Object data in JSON
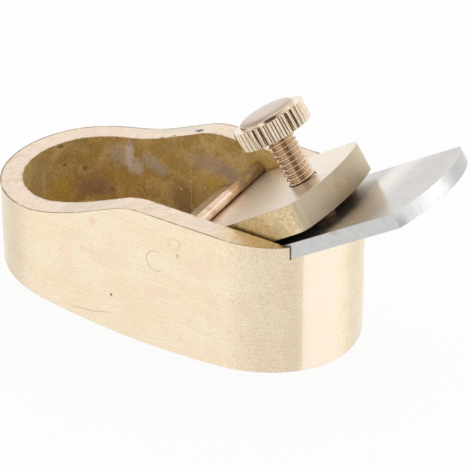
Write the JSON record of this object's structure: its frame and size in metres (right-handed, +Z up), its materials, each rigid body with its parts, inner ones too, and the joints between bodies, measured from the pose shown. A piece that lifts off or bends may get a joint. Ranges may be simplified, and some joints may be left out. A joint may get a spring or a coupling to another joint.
{
  "type": "thumb plane",
  "caption": "Palm-sized brass bench plane with a sole curved both ways, a blade on a sloping bed, a lever cap, a cross pin and a fluted thumb screw.",
  "frame": {"origin": "under the middle of the plane's whole length and width, at the lowest point of the sole", "axes": "+X from the toe to the heel, +Y across the body, +Z up from the sole"},
  "size_m": [0.0754, 0.0284, 0.0419],
  "materials": {
    "body": "satin, brushed",
    "blade": "satin, ground",
    "lever_cap": "satin, brushed along its length",
    "cross_pin": "polished",
    "thumb_screw": "polished",
    "thumb_knob": "polished"
  },
  "bodies": {
    "plane_body": {"body": "body", "cross_pin": "cross_pin"},
    "iron": {"blade": "blade"},
    "cap": {"lever_cap": "lever_cap"},
    "screw": {"thumb_screw": "thumb_screw"},
    "knob": {"thumb_knob": "thumb_knob"}
  },
  "joints": [
    {"name": "blade_slide", "type": "slide", "parent": "plane_body", "child": "iron", "axis": [0.8443, 0, 0.5358], "range_m": [-0.001, 0.045]},
    {"name": "cap_slide", "type": "slide", "parent": "plane_body", "child": "cap", "axis": [0.8443, 0, 0.5358], "range_m": [0, 0.02]},
    {"name": "screw_feed", "type": "slide", "parent": "cap", "child": "screw", "axis": [-0.5548, 0, 0.832], "range_m": [0, 0.0056]},
    {"name": "knob_turn", "type": "hinge", "parent": "screw", "child": "knob", "pos_m": [0.01355, 0, 0.02969], "axis": [-0.5548, 0, 0.832], "range_deg": [0, 2520]}
  ],
  "couplings": [
    {"joint": "knob_turn", "follows": "screw_feed", "rad_per_m": 7854}
  ]
}
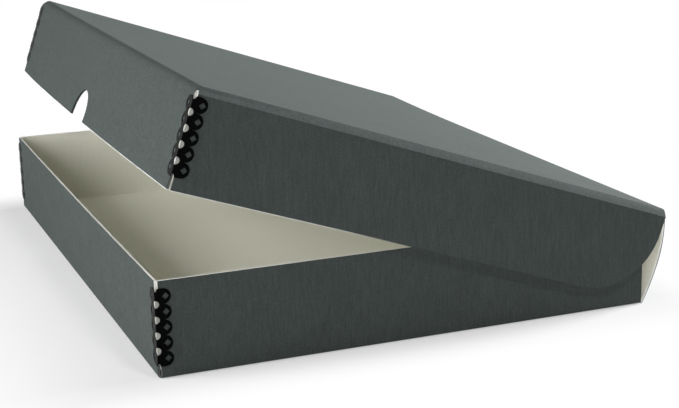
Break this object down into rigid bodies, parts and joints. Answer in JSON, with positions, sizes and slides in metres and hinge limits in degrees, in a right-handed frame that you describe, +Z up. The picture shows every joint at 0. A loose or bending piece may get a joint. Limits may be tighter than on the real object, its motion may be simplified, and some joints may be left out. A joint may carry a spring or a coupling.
{
  "type": "clamshell book box",
  "caption": "Shallow hinged folio box of grey board: a tray, a creased spine and an overlapping lid with a thumb notch, held at the front corners by metal stays.",
  "frame": {"origin": "centre of the tray's underside, on the surface that the box stands on", "axes": "+Z up, -Y the front with the thumb notch, +Y the spine, X along the spine"},
  "size_m": [0.3928, 0.3017, 0.1499],
  "materials": {
    "grey_paper": "matte fibrous paper",
    "cream_paper": "matte smooth paper",
    "core_board": "matte cut board",
    "black_metal": "gloss black enamel"
  },
  "bodies": {
    "tray": {"tray_core": "core_board", "tray_base_facing": "grey_paper", "tray_wall_facing": "grey_paper", "tray_liner": "cream_paper", "tray_stay_left": "black_metal", "tray_stay_right": "black_metal", "lower_fold_facing": "grey_paper", "lower_fold_core": "core_board", "lower_fold_liner": "cream_paper"},
    "spine": {"spine_facing": "grey_paper", "spine_core": "core_board", "spine_liner": "cream_paper"},
    "lid": {"lid_core": "core_board", "lid_top_facing": "grey_paper", "lid_wall_facing": "grey_paper", "lid_liner": "cream_paper", "lid_stay_right": "black_metal", "lid_stay_left": "black_metal", "upper_fold_facing": "grey_paper", "upper_fold_core": "core_board", "upper_fold_liner": "cream_paper"}
  },
  "joints": [
    {"name": "spine_hinge", "type": "hinge", "parent": "tray", "child": "spine", "pos_m": [0, 0.144, 0.00075], "axis": [-1, 0, 0], "range_deg": [-13, 77], "deforming": ["lower_fold_facing", "lower_fold_core", "lower_fold_liner"]},
    {"name": "lid_hinge", "type": "hinge", "parent": "spine", "child": "lid", "pos_m": [0, 0.15637, 0.05434], "axis": [-1, 0, 0], "range_deg": [-6.2, 83.8], "deforming": ["upper_fold_facing", "upper_fold_core", "upper_fold_liner"]}
  ]
}
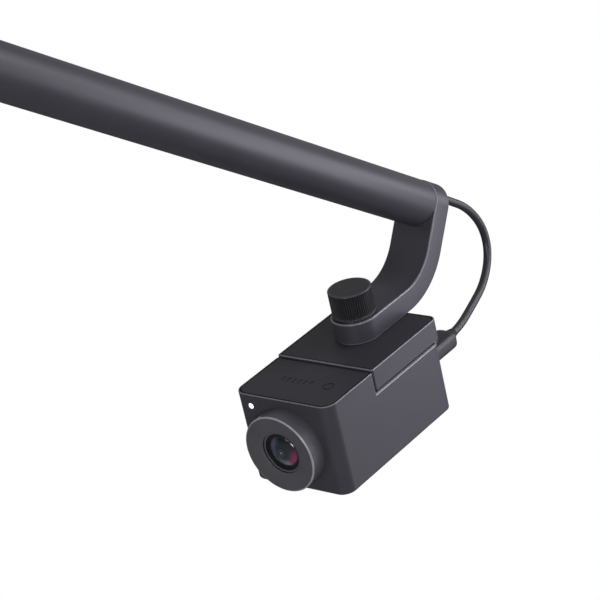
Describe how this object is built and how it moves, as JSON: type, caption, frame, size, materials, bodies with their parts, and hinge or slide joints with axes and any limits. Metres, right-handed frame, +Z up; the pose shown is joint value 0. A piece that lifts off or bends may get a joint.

WRITTEN EXERCISE
Filter the records above for "from" and copy every matching line.

TASK ANSWER
Write the JSON record of this object's structure: its frame and size in metres (right-handed, +Z up), its materials, each rigid body with its parts, inner ones too, and the joints between bodies, measured from the pose shown. A piece that lifts off or bends may get a joint. Ranges may be simplified, and some joints may be left out. A joint may get a spring or a coupling to another joint.
  "frame": {"origin": "under the middle of the plane's whole length and width, at the lowest point of the sole", "axes": "+X from the toe to the heel, +Y across the body, +Z up from the sole"},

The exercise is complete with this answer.